By July 1933, the horrors of Nazinsky Island reached the ears of Vasily Velichko, a local Communist Party instructor sent to investigate. What he found was so disturbing that even the normally cold-blooded Soviet bureaucracy balked. Velichko’s 11-page report described mass graves, human remains hanging from trees, and people falling asleep too close to the fire and burning alive.

The Soviet response? Immediate cover-up. The report was stamped Top Secret and buried. Velichko was rewarded for his bravery by being fired and expelled from the Communist Party. Because, of course, this was Stalin’s Soviet Union.

The Aftermath

Nazinsky Island was emptied by August 1933. Out of 6,700 prisoners, only about 2,200 survived. Of those survivors, only 300 were deemed fit for work. The rest were broken beyond repair—physically and mentally.

The story of Cannibal Island remained hidden until the late 1980s, when the truth finally emerged during the Soviet Union’s collapse. In 1993, locals placed a wooden cross on the island, a solemn reminder of the horrors that unfolded there.
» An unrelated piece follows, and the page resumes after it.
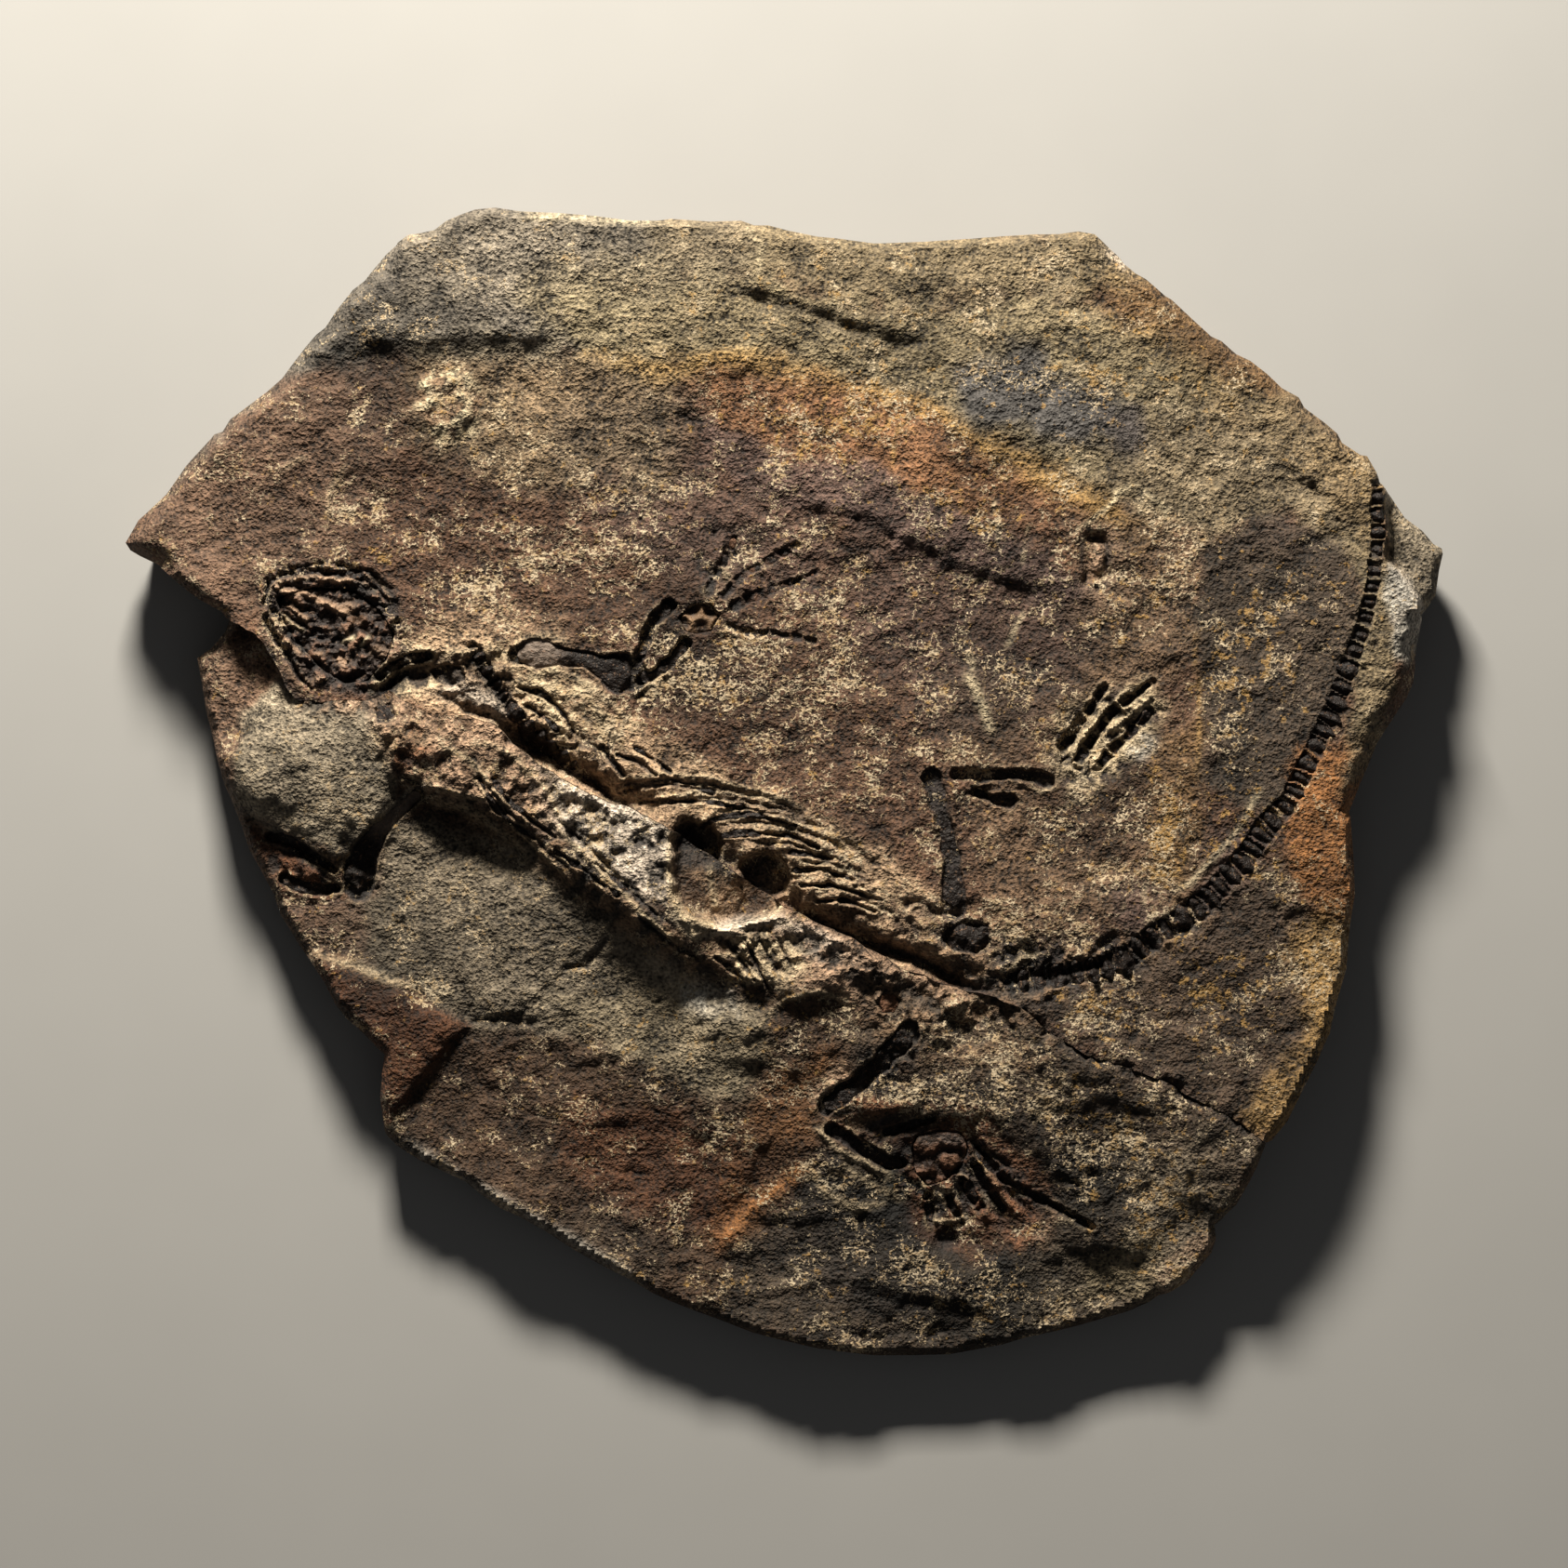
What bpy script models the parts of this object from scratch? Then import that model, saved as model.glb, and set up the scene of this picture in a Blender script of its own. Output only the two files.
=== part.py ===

The Legacy of Cannibal Island

Nazinksy Island cross
A cross at Nazinsky Island during the annual remembrance ceremony.

The tragedy of Nazinsky Island remains one of the darkest chapters in Soviet history. It’s a haunting example of what happens when cruelty, incompetence, and indifference collide. While the USSR tried to bury the truth for decades, survivors and locals refused to let the world forget.

Every year, people from Tomsk—342 miles away (which is basically “next door” by Siberian standards)—visit the island to lay wreaths and remember the victims.

Some nightmares deserve to be remembered despite all of the efforts to cover them up so that history never repeats them.